On complementary medicines: the changes to complementary medicines will establish a list of permitted indications and require sponsors of listed complementary medicines to select indications exclusively from the list when entering a medicine on the ARTG. This will make clear to consumers the claims that sponsors are making, better supporting those who choose to self-medicate in this way. Only low-level indications suitable for low risk will be permitted. Indications for listed complementary medicines may not refer to the treatment or cure of a disease, ailment, defect or injury or to a serious form of disease, ailment, defect or injury. Providing a list of permitted indications will ensure that listed medicines only contain preapproved, low-level claims appropriate for medicines that are not premarket assessed. This will provide greater protection for consumers in relation to safety, quality and efficacy of products available on the market.
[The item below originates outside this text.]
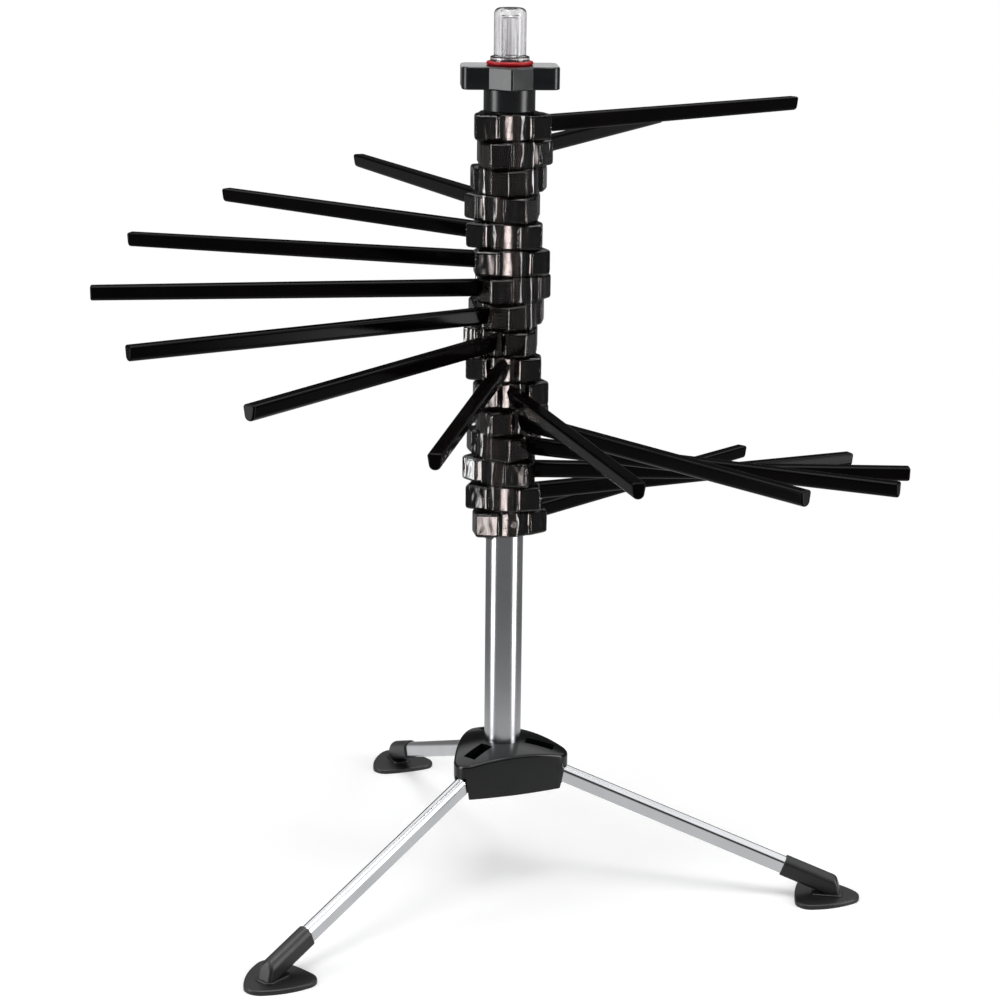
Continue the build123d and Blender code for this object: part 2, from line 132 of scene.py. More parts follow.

Finally, on sanctions and penalties: the new enforcement provisions will give TGA further tools for its regulatory toolkit to enable them to deal appropriately with those who do not comply. Existing provisions will be enhanced and new enforcement options introduced. For example, injunctions can be sought to rapidly and effectively address serious cases of non-compliant advertising of therapeutic goods—for example, an alleged cancer cure which may deter critically ill people from seeking appropriate treatment. There's also the power to issue infringement notices as an alternative to court action so that noncompliance can be addressed in a timely manner. Again, that is a very important addition to the TGA's regulatory toolkit. These new provisions will work together with consumer law regulators, such as the ACCC, to ensure the safety, quality and efficacy of therapeutic goods.
In conclusion, this bill, together with recent amendments already enacted, strengthens Australia's therapeutic goods regulatory framework. It ensures that Australia remains well positioned to respond to global trends in the development, manufacture, marketing and regulation of therapeutic goods. It makes Australia a more desirable destination for clinical trials and for the manufacture and development of medical devices. It will deliver better health outcomes and better economic outcomes as a result. Ultimately, this is an opportunity for us to make these vital reforms to the regulation of therapeutic goods in Australia, which will ensure better access to medicines, streamlined administrative processes and strong consumer protections.